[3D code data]
-------------------------

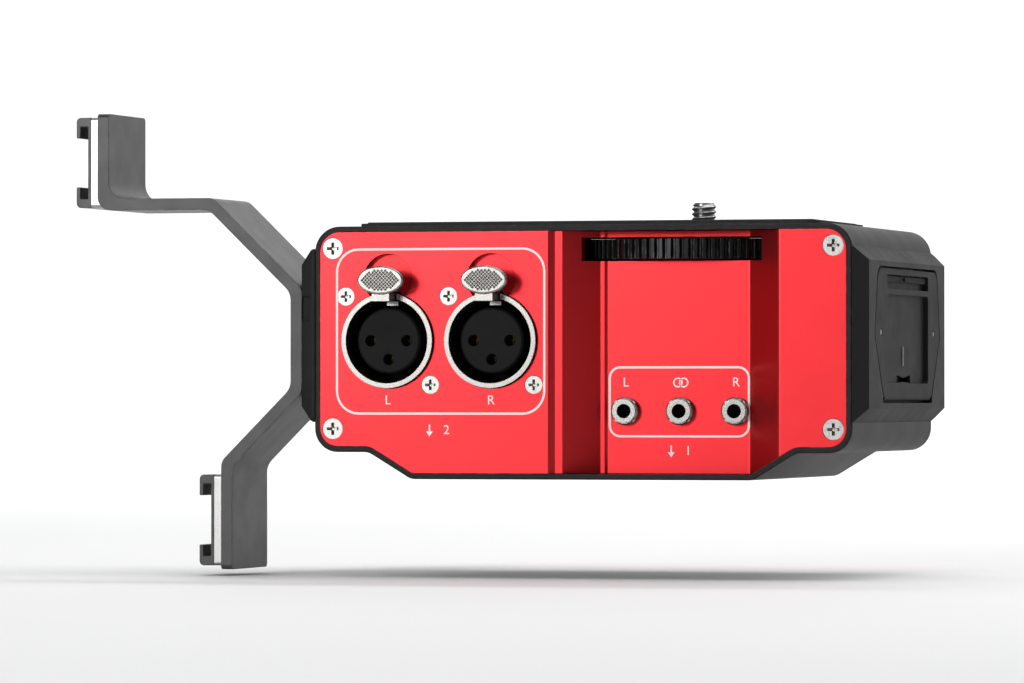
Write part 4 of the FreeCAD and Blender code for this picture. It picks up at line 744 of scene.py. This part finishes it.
def headphone_symbol(page, u, v):
    """Half ring with an ear pad at each end."""
    outer, inner, foot = HEADBAND
    turns = [math.pi * i / HEADBAND_STEPS for i in range(HEADBAND_STEPS + 1)]
    page.band([(u + outer * math.cos(a), v + outer * math.sin(a)) for a in turns]
              + [(u - inner, v), (u + inner, v)],
              [(u + inner * math.cos(a), v + inner * math.sin(a)) for a in turns]
              + [(u - inner + foot, v + foot), (u + inner - foot, v + foot)])
    low, high = (v + reach for reach in EAR_HEIGHT)
    for way in (-1, 1):
        u0, u1 = sorted(u + way * reach for reach in EAR_REACH)
        page.solid([(u0, low), (u1, low), (u1, high), (u0, high)])


def back_print():
    page = Print(REAR_Y, 1)
    for name, numbers in (("left", range(0, 11, 2)), ("right", range(0, 11, 2)), ("phones", (0, 10))):
        dial(page, KNOBS[name], knob_radius(name), numbers)
    for switch in ("phantom_left", "phantom_right", "power"):
        switch_marks(page, switch)
    output, phones = (REAR_JACKS[name] / MM for name in ("output_jack", "headphone_jack"))
    page.arrow(output.x, output.z + JACK_SYMBOL_ABOVE, 1)
    headphone_symbol(page, phones.x, phones.z + JACK_SYMBOL_ABOVE)
    meter = middle("meter_window") / MM
    z0, z1 = (meter.z + z for z in METER_TICK_Z)
    for i in range(METER_TICKS):
        u = meter.x + METER_PITCH * (i - (METER_TICKS - 1) / 2)
        page.stroke((u, z0), (u, z1), TICK_LINE)
    page.piece("print_back")


back_print()


# ---------------- knob pointers ----------------

POINTER_FROM = 0.38            # shares of the knob's radius
POINTER_TO = 0.93
POINTER_WIDTH = 0.7 * MM
POINTER_DEPTH = 0.42 * MM
POINTER_SINK = 0.3 * MM        # from the knob's face to the middle of the pointer
POINTER_EDGE = 0.1 * MM


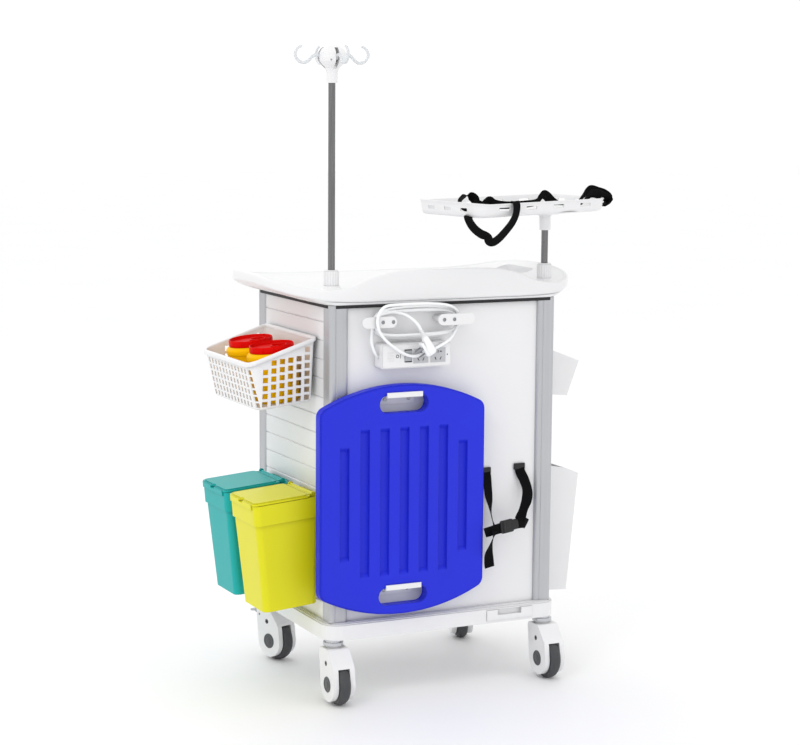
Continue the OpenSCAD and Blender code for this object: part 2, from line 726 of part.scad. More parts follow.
module lidded_bin(y0, y1, paint) {
    d = y1 - y0;
    mid = (y0 + y1) / 2;
    color(paint) difference() {
        union() {
            translate([side_x + 9, mid, bin_z]) rotate([0, lean, 0]) difference() {
                union() {
                    translate([3, 0, 0]) bin_shape(160, 22, 133, d - 6, 253, 0);
                    translate([bin_depth / 2, 0, -47]) slab(bin_depth, d, 16, 46.8);
                    for (s = [-1, 1]) translate([15, s * (d / 2 - 12), -1]) hinge_ear();
                }
                translate([3, 0, 0.1]) bin_shape(160, 22, 133, d - 6, 253, wall);
                for (s = [-1, 1]) translate([15, s * (d / 2 - 12), 5]) rotate([90, 0, 0])
                    cylinder(r = 3 + fit, h = 20, center = true);
                rail_clearance(d);
            }
            hook_over(1, mid - 50, mid + 50, bin_z);
        }
    }
}

// The back of the collar is cut upright, so that the bin clears its rail when it lifts.
module rail_clearance(d) {
    rotate([0, -lean, 0]) translate([-12, -d / 2 - 1, -60]) cube([9.4, d + 2, 50]);
}

module hinge_ear() {
    rotate([90, 0, 0]) translate([0, 0, -2]) union() {
        translate([0, 6, 0]) cylinder(r = 6, h = 4);
        translate([-6, 0, 0]) cube([12, 6, 4]);
    }
}

module bin_lid(y0, y1, paint) {
    d = y1 - y0;
    color(paint) translate([side_x + 9, (y0 + y1) / 2, bin_z]) rotate([0, lean, 0])
        union() {
            difference() {
                union() {
                    translate([bin_depth / 2 + 12, 0, 1]) slab(bin_depth - 22, d - 2, 12, 4);
                    translate([bin_depth / 2 + 14, 0, 4.5]) slab(bin_depth - 34, d - 12, 10, 3);
                    translate([bin_depth + 0.5, -d / 2 + 16, -9]) cube([3, d - 32, 13]);
                    translate([15, -d / 2 + 15, 2]) cube([12, d - 30, 4]);
                }
                translate([bin_depth + 6, 0, -1]) cylinder(r = 13, h = 12);
                for (s = [-1, 1]) translate([15, s * (d / 2 - 12), 5])
                    cube([26, 4.8, 17], center = true);
            }
            translate([15, 0, 5]) rotate([90, 0, 0])
                cylinder(r = 3, h = d - 21.4, center = true);
        }
}

module yellow_bin() { lidded_bin(yellow_y[0], yellow_y[1], yellow); }
module teal_bin() { lidded_bin(teal_y[0], teal_y[1], teal); }
module yellow_lid() { bin_lid(yellow_y[0], yellow_y[1], yellow); }
module teal_lid() { bin_lid(teal_y[0], teal_y[1], teal); }

// Outline of the basket seen along Y: back top, outer top, outer bottom, back bottom.
module basket_side(inset) {
    offset(delta = -inset) polygon([[0, 0], [162, -54], [139, -164], [5, -148]]);
}

module sharps_basket() {
    d = basket_y[1] - basket_y[0];
    color(abs_white) union() {
        translate([side_x + 9, 0, basket_z]) difference() {
            translate([0, basket_y[1], 0]) rotate([90, 0, 0]) linear_extrude(height = d)
                basket_side(0);
            translate([0, basket_y[1] - wall, 0]) rotate([90, 0, 0])
                linear_extrude(height = d - 2 * wall) union() {
                    basket_side(wall);
                    polygon([[wall, 8], [wall, -8], [159, -62], [159, 8]]);
                }
            for (i = [0:5], j = [0:5]) let (x = 20 + 20 * i, z = -22 - 20 * j)
                if (z - 7 > -148 - x * 0.115 && z + 7 < -x / 3 - 5 && x < 158 + (z + 54) * 0.21 - 14)
                    translate([x - 6.5, basket_y[0] - 1, z - 6.5]) cube([13, d + 2, 13]);
            for (k = [0:13], j = [0:4])
                translate([120, basket_y[0] + 20 + 20 * k, -76 - 19 * j]) cube([60, 11, 12]);
        }
        hook_over(1, basket_y[0] + 60, basket_y[1] - 60, basket_z);
    }
}

// Sharps tubs stand on the basket's sloping floor.
tub_lean = 6.6;
tub_r = 60;
tub_h = 119;
lid_r = 52;
mouth_r = lid_r - 2.5;
tubs = [[64, 75], [64, -55]];
module tub_place(k) {
    translate([side_x + 9 + tubs[k][0], tubs[k][1], basket_z - 155 + wall + 1.2])
        rotate([0, tub_lean, 0]) children();
}
module sharps_tub(k) {
    color(yellow) tub_place(k) difference() {
        union() {
            cylinder(r1 = tub_r - 8, r2 = tub_r - 2, h = tub_h - 16);
            translate([0, 0, tub_h - 18]) cylinder(r = tub_r, h = 12);
            translate([0, 0, tub_h - 6]) cylinder(r1 = tub_r, r2 = lid_r + 1, h = 6);
        }
        translate([0, 0, 2.5]) cylinder(r1 = tub_r - 10.5, r2 = tub_r - 4.5, h = tub_h - 10);
        translate([0, 0, tub_h - 20]) cylinder(r = mouth_r, h = 30);
    }
}
module sharps_tub_1() { sharps_tub(0); }
module sharps_tub_2() { sharps_tub(1); }

module sharps_lid(k) {
    color([0.85, 0.1, 0.05]) tub_place(k) difference() {
        union() {
            translate([0, 0, tub_h + gap]) cylinder(r = lid_r, h = 14);
            translate([0, 0, tub_h - 8]) cylinder(r = mouth_r - 0.4, h = 9);
        }
        translate([0, 0, tub_h + 9]) cylinder(r = lid_r - 3, h = 8);
        translate([-18, 0, tub_h - 16]) cylinder(r = 17, h = 40);
        translate([0, 0, tub_h - 9]) cylinder(r = mouth_r - 3, h = 15);
    }
}
module sharps_lid_1() { sharps_lid(0); }
module sharps_lid_2() { sharps_lid(1); }

// A plain open box on the left side. The profile lists its corners from the panel outwards.
module white_box(profile, z) {
    d = box_y[1] - box_y[0];
    top_out = profile[1];
    color(abs_white) union() {
        translate([-side_x - 10, 0, z]) difference() {
            translate([0, box_y[1], 0]) rotate([90, 0, 0]) linear_extrude(height = d)
                polygon(profile);
            translate([0, box_y[1] - wall, 0]) rotate([90, 0, 0])
                linear_extrude(height = d - 2 * wall) union() {
                    offset(delta = -wall) polygon(profile);
                    polygon([[-wall, 10], [top_out[0] + wall + 0.5, 10],
                        [top_out[0] + wall + 0.5, top_out[1] - 4], [-wall, -6]]);
                }
        }
        hook_over(-1, box_y[0] + 60, box_y[1] - 60, z);
    }
}
module upper_box() {
    white_box([[0, 0], [-102, -39], [-70, -123], [0, -116]], upper_box_z);
}
module lower_box() {
    white_box([[0, 0], [-70, -14], [-106, -29], [-77, -319], [0, -314]], lower_box_z);
}

// ---------- Casters ----------

module caster_races() {
    color([0.85, 0.85, 0.86]) for (c = casters)
        translate([c[0], c[1], base_z - race_h]) difference() {
            union() {
                cylinder(r = 23.5, h = 7);
                translate([0, 0, 7]) cylinder(r = 19, h = race_h - 7);
            }
            translate([0, 0, -1]) cylinder(r = stem_r + fit, h = race_h + 2);
        }
}

// Side outline of the fork: the swivel is at 0 and the axle is at the trail.
module fork_outline() {
    hull() {
        translate([-12, base_z - race_h - 13]) circle(8, $fn = 32);
        translate([24, base_z - race_h - 14]) circle(9, $fn = 32);
        translate([trail + 6, 80]) circle(30, $fn = 32);
        translate([trail, wheel_r]) circle(40, $fn = 48);
    }
}

module caster_fork(k) {
    top = base_z - race_h - gap;
    color(abs_white) translate([casters[k][0], casters[k][1], 0]) rotate([0, 0, casters[k][2]])
        difference() {
            union() {
                difference() {
                    translate([-fork_w / 2, 0, 0]) rotate([90, 0, 90])
                        linear_extrude(height = fork_w) fork_outline();
                    translate([0, trail, wheel_r]) rotate([0, 90, 0])
                        cylinder(r = wheel_r + 3, h = tyre_w + 3, center = true);
                    translate([-(tyre_w + 3) / 2, trail, 0]) cube([tyre_w + 3, 60, 88]);
                    translate([-(tyre_w + 3) / 2, trail - 60, -10]) cube([tyre_w + 3, 60, 60]);
                }
                translate([0, trail, wheel_r]) rotate([0, 90, 0])
                    cylinder(r = 5, h = tyre_w + 6, center = true);
                translate([0, 0, top - 8]) cylinder(r = 19, h = 8);
                translate([0, 0, top - 8]) cylinder(r = stem_r, h = 44);
            }
            for (s = [-1, 1]) translate([s * fork_w / 2, trail - 8, 98]) rotate([0, 90, 0])
                cylinder(r = 4.5, h = 8, center = true);
            if (k > 1) pedal_room();
        }
}

module caster_wheel(k) {
    color(rubber) translate([casters[k][0], casters[k][1], 0]) rotate([0, 0, casters[k][2]])
        translate([0, trail, wheel_r]) rotate([0, 90, 0]) difference() {
            rotate_extrude($fn = 96) polygon([[5 + fit, -14], [12, -14], [12, -11], [34, -11],
                [38, -tyre_w / 2], [45, -tyre_w / 2], [48.5, -9], [wheel_r, -4], [wheel_r, 4],
                [48.5, 9], [45, tyre_w / 2], [38, tyre_w / 2], [34, 11], [12, 11], [12, 14],
                [5 + fit, 14]]);
        }
}

// The brake pedal turns on a pin between two cheeks at the leading side of a front fork.
pedal_y = -8;
pedal_z = 112;
module pedal_room() {
    translate([0, pedal_y, pedal_z]) rotate([0, 90, 0]) cylinder(r = 3 + fit, h = 60, center = true);
    translate([-12, pedal_y - 20, pedal_z - 14]) cube([24, 28, 22]);
}
module brake_pedal(k) {
    color(rubber) translate([casters[k][0], casters[k][1], 0]) rotate([0, 0, casters[k][2]])
        translate([0, pedal_y, pedal_z]) union() {
            rotate([0, 90, 0]) cylinder(r = 3, h = 50, center = true);
            rotate([0, 90, 0]) cylinder(r = 6, h = 23, center = true);
            translate([-11.5, -34, -4]) cube([23, 34, 5]);
            translate([-16, -48, -2]) rotate([8, 0, 0]) cube([32, 20, 5]);
        }
}

module caster_fork_1() { caster_fork(0); }
module caster_fork_2() { caster_fork(1); }
module caster_fork_3() { caster_fork(2); }
module caster_fork_4() { caster_fork(3); }
module caster_wheel_1() { caster_wheel(0); }
module caster_wheel_2() { caster_wheel(1); }
module caster_wheel_3() { caster_wheel(2); }
module caster_wheel_4() { caster_wheel(3); }
module brake_pedal_1() { brake_pedal(2); }
module brake_pedal_2() { brake_pedal(3); }

base_tray();
corner_columns();
side_panel_right();
side_panel_left();
back_panel();
cabinet_frame();
worktop();
cord_hooks();
board_hooks();
power_strip();
panel_screws();
cylinder_strap();
caster_races();
container_rails();
drawer_1();
drawer_2();
drawer_3();
drawer_4();
drawer_5();
central_lock();
iv_collar();
iv_pole();
iv_head();
iv_hook_1();
iv_hook_2();
iv_hook_3();
iv_hook_4();
shelf_collar();
shelf_post();
shelf_tray();
tray_straps();
cpr_board();
rocker_switch();
cord_lead();
cord_coil();
cord_front_turn();
cord_tail();
mains_plug();
cylinder_support();
sharps_basket();
sharps_tub_1();
sharps_tub_2();
sharps_lid_1();
sharps_lid_2();
yellow_bin();
yellow_lid();
teal_bin();
teal_lid();
upper_box();
lower_box();
caster_fork_1();
caster_fork_2();
caster_fork_3();
caster_fork_4();
caster_wheel_1();
caster_wheel_2();
caster_wheel_3();
caster_wheel_4();
brake_pedal_1();
brake_pedal_2();
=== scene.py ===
"""Looks of a hospital emergency trolley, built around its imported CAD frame."""

import json
import math

import bmesh
import bpy
from mathutils import Matrix, Vector

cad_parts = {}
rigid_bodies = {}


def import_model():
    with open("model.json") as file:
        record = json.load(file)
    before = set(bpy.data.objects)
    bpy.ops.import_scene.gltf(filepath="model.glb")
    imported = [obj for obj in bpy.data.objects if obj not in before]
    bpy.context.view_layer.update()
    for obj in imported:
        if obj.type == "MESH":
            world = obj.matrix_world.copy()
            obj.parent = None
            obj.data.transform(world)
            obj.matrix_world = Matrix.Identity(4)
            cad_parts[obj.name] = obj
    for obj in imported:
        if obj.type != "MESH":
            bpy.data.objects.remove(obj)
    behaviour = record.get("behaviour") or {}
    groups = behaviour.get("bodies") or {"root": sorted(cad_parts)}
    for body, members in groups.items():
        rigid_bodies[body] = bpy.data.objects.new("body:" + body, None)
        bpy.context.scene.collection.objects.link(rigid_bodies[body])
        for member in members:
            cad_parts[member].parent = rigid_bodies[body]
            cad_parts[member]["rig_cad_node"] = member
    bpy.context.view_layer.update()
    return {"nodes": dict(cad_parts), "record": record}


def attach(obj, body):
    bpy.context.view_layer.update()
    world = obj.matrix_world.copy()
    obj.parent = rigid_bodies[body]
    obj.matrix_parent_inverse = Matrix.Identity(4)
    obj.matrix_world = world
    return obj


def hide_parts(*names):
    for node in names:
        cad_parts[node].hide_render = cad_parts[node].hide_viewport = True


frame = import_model()
scene = bpy.context.scene
MM = 0.001


def moved(x, y, z):
    """A move in millimetres."""
    return Matrix.Translation(Vector((x, y, z)) * MM)


def turned(degrees, axis):
    return Matrix.Rotation(math.radians(degrees), 4, axis)


def in_mm(profile):
    """A profile of (radius, height) in millimetres, in metres."""
    return [(r * MM, z * MM) for r, z in profile]


# ---------- Camera ----------

def make_camera():
    yaw, pitch, roll = (math.radians(a) for a in (205.738, -7.722, 0.42))
    ahead = Vector((math.sin(yaw) * math.cos(pitch), math.cos(yaw) * math.cos(pitch), math.sin(pitch)))
    right = Vector((math.cos(yaw), -math.sin(yaw), 0))
    up = right.cross(ahead)
    right, up = (
        right * math.cos(roll) + up * math.sin(roll),
        up * math.cos(roll) - right * math.sin(roll),
    )
    data = bpy.data.cameras.new("camera")
    data.lens, data.sensor_width = 92.49, 36
    data.clip_end = 50
    cam = bpy.data.objects.new("camera", data)
    scene.collection.objects.link(cam)
    turn = Matrix((right, up, -ahead)).transposed().to_4x4()
    cam.matrix_world = Matrix.Translation((2.1534, 4.4443, 1.3999)) @ turn
    scene.camera = cam


make_camera()


# ---------- Materials ----------

def linear(r, g, b):
    """A colour as seen on a screen, from 0 to 255, as the shader wants it."""
    return tuple(((c / 255 + 0.055) / 1.055) ** 2.4 if c > 10 else c / 255 / 12.92 for c in (r, g, b)) + (1,)


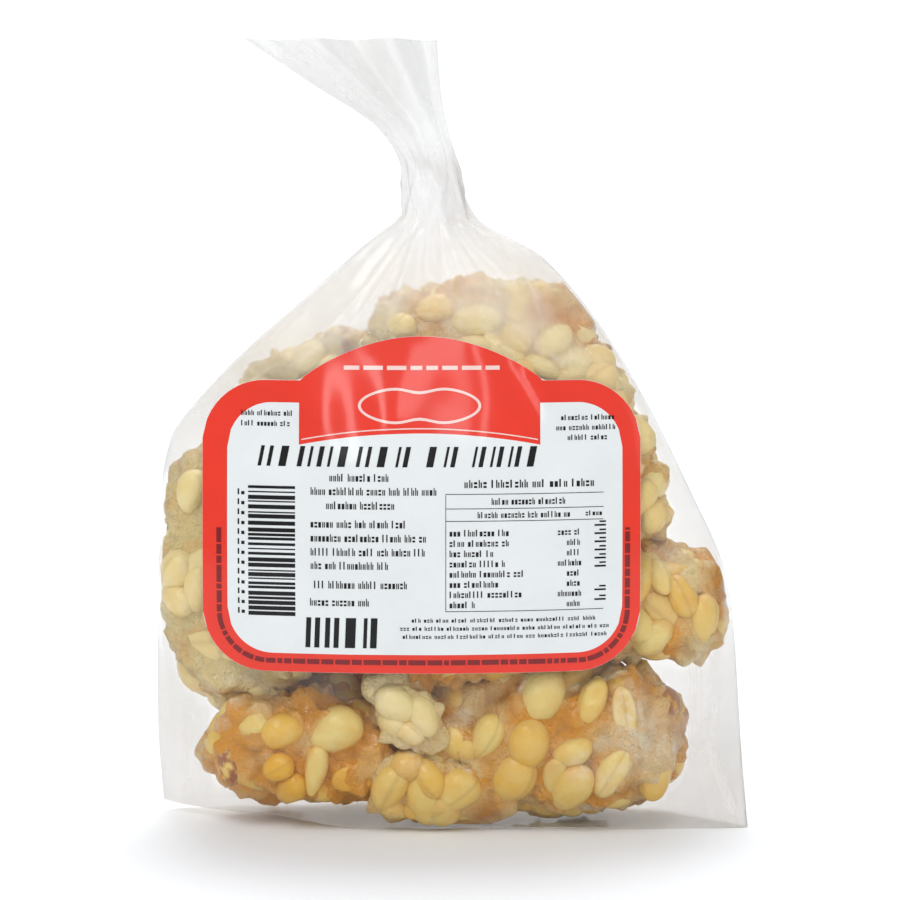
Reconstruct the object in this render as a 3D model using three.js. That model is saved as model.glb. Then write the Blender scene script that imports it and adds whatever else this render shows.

-------------------------

Exactly the lines from the line containing "base_tray();" to the line containing "for member in", both included, are to be set down; no other line belongs in the answer.

• **RIGHT ANSWER**:
base_tray();
corner_columns();
side_panel_right();
side_panel_left();
back_panel();
cabinet_frame();
worktop();
cord_hooks();
board_hooks();
power_strip();
panel_screws();
cylinder_strap();
caster_races();
container_rails();
drawer_1();
drawer_2();
drawer_3();
drawer_4();
drawer_5();
central_lock();
iv_collar();
iv_pole();
iv_head();
iv_hook_1();
iv_hook_2();
iv_hook_3();
iv_hook_4();
shelf_collar();
shelf_post();
shelf_tray();
tray_straps();
cpr_board();
rocker_switch();
cord_lead();
cord_coil();
cord_front_turn();
cord_tail();
mains_plug();
cylinder_support();
sharps_basket();
sharps_tub_1();
sharps_tub_2();
sharps_lid_1();
sharps_lid_2();
yellow_bin();
yellow_lid();
teal_bin();
teal_lid();
upper_box();
lower_box();
caster_fork_1();
caster_fork_2();
caster_fork_3();
caster_fork_4();
caster_wheel_1();
caster_wheel_2();
caster_wheel_3();
caster_wheel_4();
brake_pedal_1();
brake_pedal_2();
=== scene.py ===
"""Looks of a hospital emergency trolley, built around its imported CAD frame."""

import json
import math

import bmesh
import bpy
from mathutils import Matrix, Vector

cad_parts = {}
rigid_bodies = {}


def import_model():
    with open("model.json") as file:
        record = json.load(file)
    before = set(bpy.data.objects)
    bpy.ops.import_scene.gltf(filepath="model.glb")
    imported = [obj for obj in bpy.data.objects if obj not in before]
    bpy.context.view_layer.update()
    for obj in imported:
        if obj.type == "MESH":
            world = obj.matrix_world.copy()
            obj.parent = None
            obj.data.transform(world)
            obj.matrix_world = Matrix.Identity(4)
            cad_parts[obj.name] = obj
    for obj in imported:
        if obj.type != "MESH":
            bpy.data.objects.remove(obj)
    behaviour = record.get("behaviour") or {}
    groups = behaviour.get("bodies") or {"root": sorted(cad_parts)}
    for body, members in groups.items():
        rigid_bodies[body] = bpy.data.objects.new("body:" + body, None)
        bpy.context.scene.collection.objects.link(rigid_bodies[body])
        for member in members:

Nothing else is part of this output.